To what does this bloodshed and believability pertain? The answer to that is the most significant innovation that makes Suicide Hill Hopkins’s finest adventure. In all three Lloyd Hopkins books the point is that the brilliant, rule-bending, unconventional, dislikable and roguish homicide detective Hopkins has something profound in common with the mastermind villain he is stalking and that the policeman’s and killer’s pathologies are explored side by side until they make contact and Hopkins annihilates the antagonist at a significant personal cost to himself. (Incidentally, part of this cost to Hopkins at the end of Because the Night proved wrong my wager that Hopkins’s love interest Linda would suffer a gruesome fate. The death she undergoes at the end of Because the Night is not a literal death but a moral one in Hopkins’s eyes, which constitutes the cost to him in the form of his realization that now they cannot be together as he had hoped.)
In Blood On the Moon what unites Lloyd and the serial killer is a shared taste for violence and an obsession with women. In Because the Night what unites Lloyd and the doctor/cult leader is uncommonly high intelligence and a preternatural ability to read people’s inner selves. These are cool conceits but they are sometimes prohibitively lofty and while reading those novels I often felt like Ellroy’s accelerating reach was exceeding his still-developing grasp.
Suicide Hill locates Lloyd Hopkins’s commonality with his enemy in sheer, running-on-empty, nothing-left-to-lose desperation. Convict and car thief Duane Rice, a tough young man who carries nothing unncessary on his body, mind or person, is completely focused on winning back the woman he loves and bankrolling her music career as a pathway to a better life; he will do anything to accomplish this goal and ends up co-opting a plan for a multi-bank heist and recruiting the overeager lowlife Garcia brothers to help him. Rice runs on balls, intuition, skill and bravado, none of which is enough to contain the overflow of hostility and desperation and the penchant for bloodletting that causes his plans to spin into a widening spiral of mass homicide.
Meanwhile Hopkins is in danger of being maneuvered out of the LAPD because he’s bent too many rules over the course of the previous two books and over his twenty-year career.

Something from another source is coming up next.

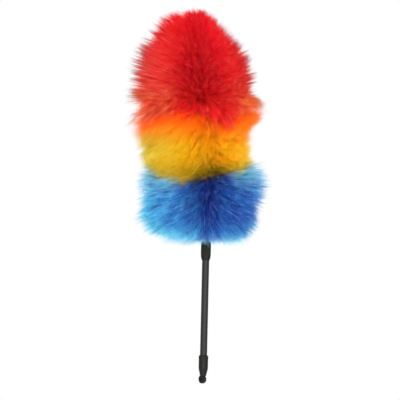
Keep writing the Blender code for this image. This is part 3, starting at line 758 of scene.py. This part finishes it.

He’s also spent two years trying to get his estranged wife and three daughters back into his home and life, so Suicide Hill finds him teetering on a personal precipice, in danger of losing the only things that ever gave his troubled life meaning. The question in Suicide Hill becomes not who between Hopkins and his antagonist is tougher, smarter or more vicious but who is more desperate and finally more resilient, more unbendingly failure-resistant. This makes the story grittier and more frightening; once Rice’s sociopathic desperation is unleashed and the bodies start to pile up, the reader is imbued with a reasonable dread of how plausibly bad things really might get if Hopkins can’t intuit and detect his way to the bottom of what’s going on.
Besides being by far the best written from paragraph to paragraph, Suicide Hill also wraps up the trilogy on a note of pseudo-Christian redemption and emotional resolution that offers a fitting point of narrative disembarkation for Lloyd Hopkins and his rivals, friends and family. After the pseudo-slog of getting through the first two Hopkins books, it was a delight to enjoy Suicide Hill as much as I did. 1986 was the year Ellroy put out Killer on the Road and Suicide Hill, by far the two best novels of his early period, and in the very next year he published The Black Dahlia and entered his masterful middle period with the L.A. Quartet. Much more about those books will be coming up soon in future entries.